**Directive**
Identify the lines that contain the word "hidden" and copy each one.

**Material supplied**
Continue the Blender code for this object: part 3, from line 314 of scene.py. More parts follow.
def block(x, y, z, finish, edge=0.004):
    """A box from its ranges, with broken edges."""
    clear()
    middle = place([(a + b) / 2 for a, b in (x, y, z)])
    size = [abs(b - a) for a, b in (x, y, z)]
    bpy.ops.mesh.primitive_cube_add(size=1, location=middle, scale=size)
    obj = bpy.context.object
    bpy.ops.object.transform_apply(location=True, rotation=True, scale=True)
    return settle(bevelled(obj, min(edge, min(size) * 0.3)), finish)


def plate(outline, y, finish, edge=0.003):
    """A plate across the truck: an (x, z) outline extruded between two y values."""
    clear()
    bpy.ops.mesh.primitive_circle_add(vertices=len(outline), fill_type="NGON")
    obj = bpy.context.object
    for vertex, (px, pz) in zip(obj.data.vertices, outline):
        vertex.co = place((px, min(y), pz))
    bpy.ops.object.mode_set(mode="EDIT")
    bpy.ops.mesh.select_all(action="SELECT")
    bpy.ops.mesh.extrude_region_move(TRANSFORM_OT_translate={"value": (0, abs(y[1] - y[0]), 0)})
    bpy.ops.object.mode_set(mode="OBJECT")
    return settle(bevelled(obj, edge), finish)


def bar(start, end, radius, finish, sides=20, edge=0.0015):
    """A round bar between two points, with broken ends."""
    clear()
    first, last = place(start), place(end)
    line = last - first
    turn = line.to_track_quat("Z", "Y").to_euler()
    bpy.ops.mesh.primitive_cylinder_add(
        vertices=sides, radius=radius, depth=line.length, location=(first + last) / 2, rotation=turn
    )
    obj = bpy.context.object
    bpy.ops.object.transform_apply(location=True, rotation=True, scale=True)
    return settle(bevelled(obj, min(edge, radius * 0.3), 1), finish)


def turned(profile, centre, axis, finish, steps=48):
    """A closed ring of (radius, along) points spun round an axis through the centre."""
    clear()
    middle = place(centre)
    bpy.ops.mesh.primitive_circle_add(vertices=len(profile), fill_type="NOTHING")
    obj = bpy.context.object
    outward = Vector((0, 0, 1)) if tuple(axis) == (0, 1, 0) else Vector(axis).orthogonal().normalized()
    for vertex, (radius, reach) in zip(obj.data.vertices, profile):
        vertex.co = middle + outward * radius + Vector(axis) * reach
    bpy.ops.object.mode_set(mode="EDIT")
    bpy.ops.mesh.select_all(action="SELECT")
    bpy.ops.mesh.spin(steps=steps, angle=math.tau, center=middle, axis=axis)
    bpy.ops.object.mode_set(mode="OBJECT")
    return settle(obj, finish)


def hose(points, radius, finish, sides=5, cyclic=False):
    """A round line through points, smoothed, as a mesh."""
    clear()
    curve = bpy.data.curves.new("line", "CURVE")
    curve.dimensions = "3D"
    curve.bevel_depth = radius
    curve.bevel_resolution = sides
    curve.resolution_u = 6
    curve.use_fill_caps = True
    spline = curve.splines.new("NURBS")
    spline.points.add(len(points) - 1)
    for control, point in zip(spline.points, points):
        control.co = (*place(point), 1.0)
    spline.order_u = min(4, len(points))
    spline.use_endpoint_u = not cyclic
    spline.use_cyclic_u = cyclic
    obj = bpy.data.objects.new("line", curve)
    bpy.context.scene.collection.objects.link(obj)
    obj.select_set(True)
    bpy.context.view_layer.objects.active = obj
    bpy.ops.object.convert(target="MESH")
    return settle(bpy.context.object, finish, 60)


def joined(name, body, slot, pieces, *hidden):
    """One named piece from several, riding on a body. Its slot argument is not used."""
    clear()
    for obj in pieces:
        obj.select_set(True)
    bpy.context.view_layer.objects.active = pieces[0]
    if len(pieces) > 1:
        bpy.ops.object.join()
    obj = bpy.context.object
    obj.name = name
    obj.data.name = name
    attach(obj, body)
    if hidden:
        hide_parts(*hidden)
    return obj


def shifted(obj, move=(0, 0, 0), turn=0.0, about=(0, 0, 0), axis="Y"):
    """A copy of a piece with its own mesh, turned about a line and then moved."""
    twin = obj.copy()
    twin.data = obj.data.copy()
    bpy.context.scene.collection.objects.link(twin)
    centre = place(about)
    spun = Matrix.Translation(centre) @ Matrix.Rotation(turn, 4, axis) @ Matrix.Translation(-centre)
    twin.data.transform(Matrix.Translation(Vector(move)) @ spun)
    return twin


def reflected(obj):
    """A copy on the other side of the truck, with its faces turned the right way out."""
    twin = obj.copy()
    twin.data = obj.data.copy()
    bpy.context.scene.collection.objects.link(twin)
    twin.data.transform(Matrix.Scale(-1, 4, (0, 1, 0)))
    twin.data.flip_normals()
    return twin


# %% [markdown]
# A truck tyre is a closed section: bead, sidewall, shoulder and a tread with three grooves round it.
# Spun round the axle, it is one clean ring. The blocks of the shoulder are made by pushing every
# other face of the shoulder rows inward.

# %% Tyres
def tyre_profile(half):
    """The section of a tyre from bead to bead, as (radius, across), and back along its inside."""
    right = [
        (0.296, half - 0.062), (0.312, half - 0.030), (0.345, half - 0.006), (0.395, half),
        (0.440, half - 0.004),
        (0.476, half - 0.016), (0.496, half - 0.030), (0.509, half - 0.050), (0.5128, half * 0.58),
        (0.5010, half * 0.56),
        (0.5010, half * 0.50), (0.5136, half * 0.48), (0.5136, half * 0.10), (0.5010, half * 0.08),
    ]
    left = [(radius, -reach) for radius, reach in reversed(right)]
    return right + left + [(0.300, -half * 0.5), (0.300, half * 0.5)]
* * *
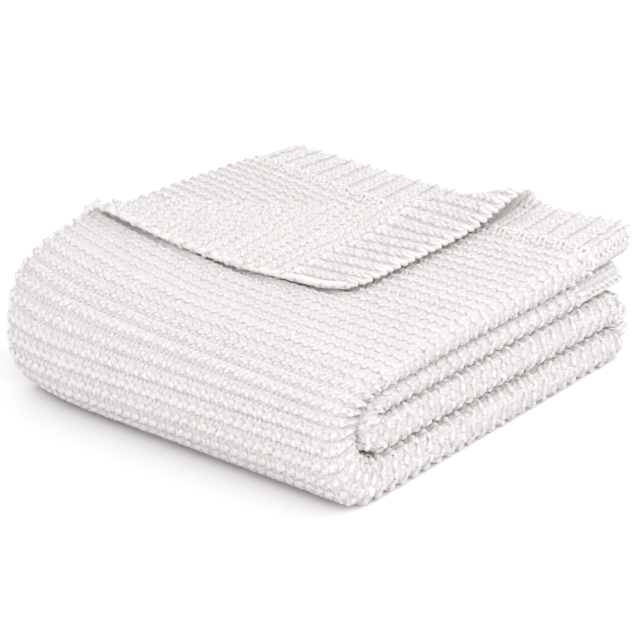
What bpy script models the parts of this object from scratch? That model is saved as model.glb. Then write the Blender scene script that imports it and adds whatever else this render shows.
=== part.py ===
...
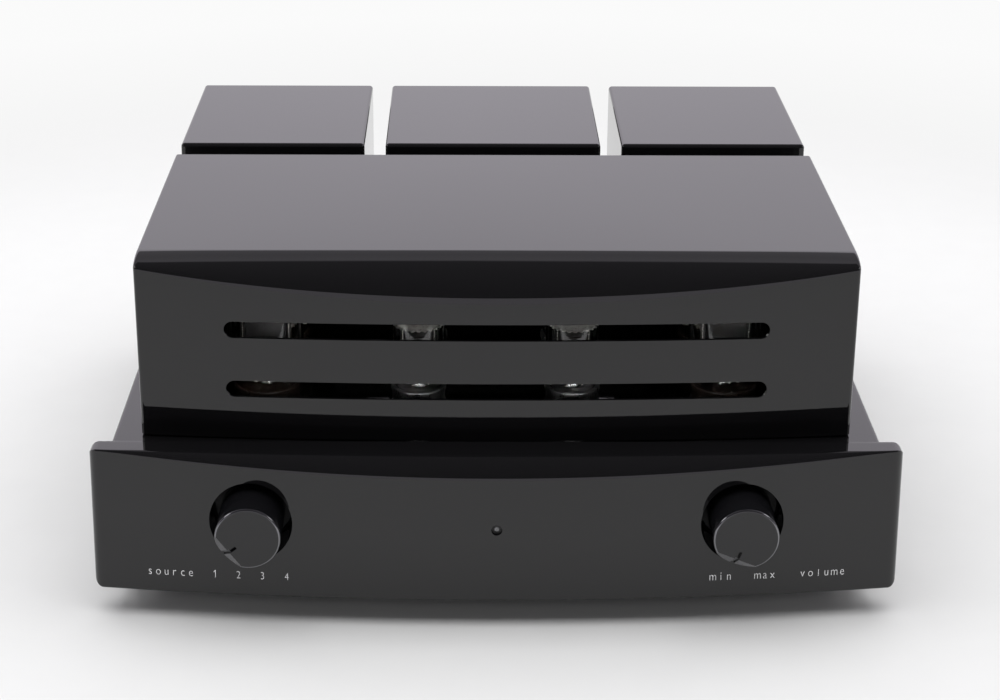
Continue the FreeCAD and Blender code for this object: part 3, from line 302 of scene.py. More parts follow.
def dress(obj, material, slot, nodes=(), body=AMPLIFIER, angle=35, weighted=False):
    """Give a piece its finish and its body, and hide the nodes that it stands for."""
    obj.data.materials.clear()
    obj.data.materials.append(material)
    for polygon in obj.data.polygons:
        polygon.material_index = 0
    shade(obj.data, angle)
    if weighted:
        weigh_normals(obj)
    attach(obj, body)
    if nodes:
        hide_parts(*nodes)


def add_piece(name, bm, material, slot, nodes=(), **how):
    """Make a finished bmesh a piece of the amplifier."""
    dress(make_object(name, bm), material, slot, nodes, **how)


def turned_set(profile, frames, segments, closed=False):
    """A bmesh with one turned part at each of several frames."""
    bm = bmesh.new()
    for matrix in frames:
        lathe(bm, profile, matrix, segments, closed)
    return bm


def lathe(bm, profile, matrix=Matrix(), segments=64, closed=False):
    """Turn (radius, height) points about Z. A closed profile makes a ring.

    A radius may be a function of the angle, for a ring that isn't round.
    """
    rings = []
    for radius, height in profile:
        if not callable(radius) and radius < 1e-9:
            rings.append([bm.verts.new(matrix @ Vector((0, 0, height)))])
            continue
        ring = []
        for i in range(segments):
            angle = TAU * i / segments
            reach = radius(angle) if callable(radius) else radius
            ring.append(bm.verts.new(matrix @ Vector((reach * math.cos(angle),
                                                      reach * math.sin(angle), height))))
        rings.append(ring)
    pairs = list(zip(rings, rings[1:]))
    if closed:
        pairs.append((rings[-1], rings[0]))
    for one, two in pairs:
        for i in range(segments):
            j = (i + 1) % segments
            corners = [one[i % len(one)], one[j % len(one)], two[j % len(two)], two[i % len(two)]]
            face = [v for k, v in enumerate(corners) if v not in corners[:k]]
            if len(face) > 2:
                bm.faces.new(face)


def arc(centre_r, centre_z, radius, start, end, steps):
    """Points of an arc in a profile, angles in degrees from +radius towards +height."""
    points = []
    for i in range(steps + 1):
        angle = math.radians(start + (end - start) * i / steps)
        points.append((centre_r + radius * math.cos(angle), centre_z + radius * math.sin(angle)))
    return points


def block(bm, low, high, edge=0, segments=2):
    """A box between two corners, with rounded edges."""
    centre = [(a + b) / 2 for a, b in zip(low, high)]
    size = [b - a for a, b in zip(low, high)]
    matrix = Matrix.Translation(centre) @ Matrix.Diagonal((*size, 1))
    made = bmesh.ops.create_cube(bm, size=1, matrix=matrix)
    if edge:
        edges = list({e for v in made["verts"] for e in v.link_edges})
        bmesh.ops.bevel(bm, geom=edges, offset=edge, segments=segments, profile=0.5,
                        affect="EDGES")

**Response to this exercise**
def joined(name, body, slot, pieces, *hidden):
    if hidden:
        hide_parts(*hidden)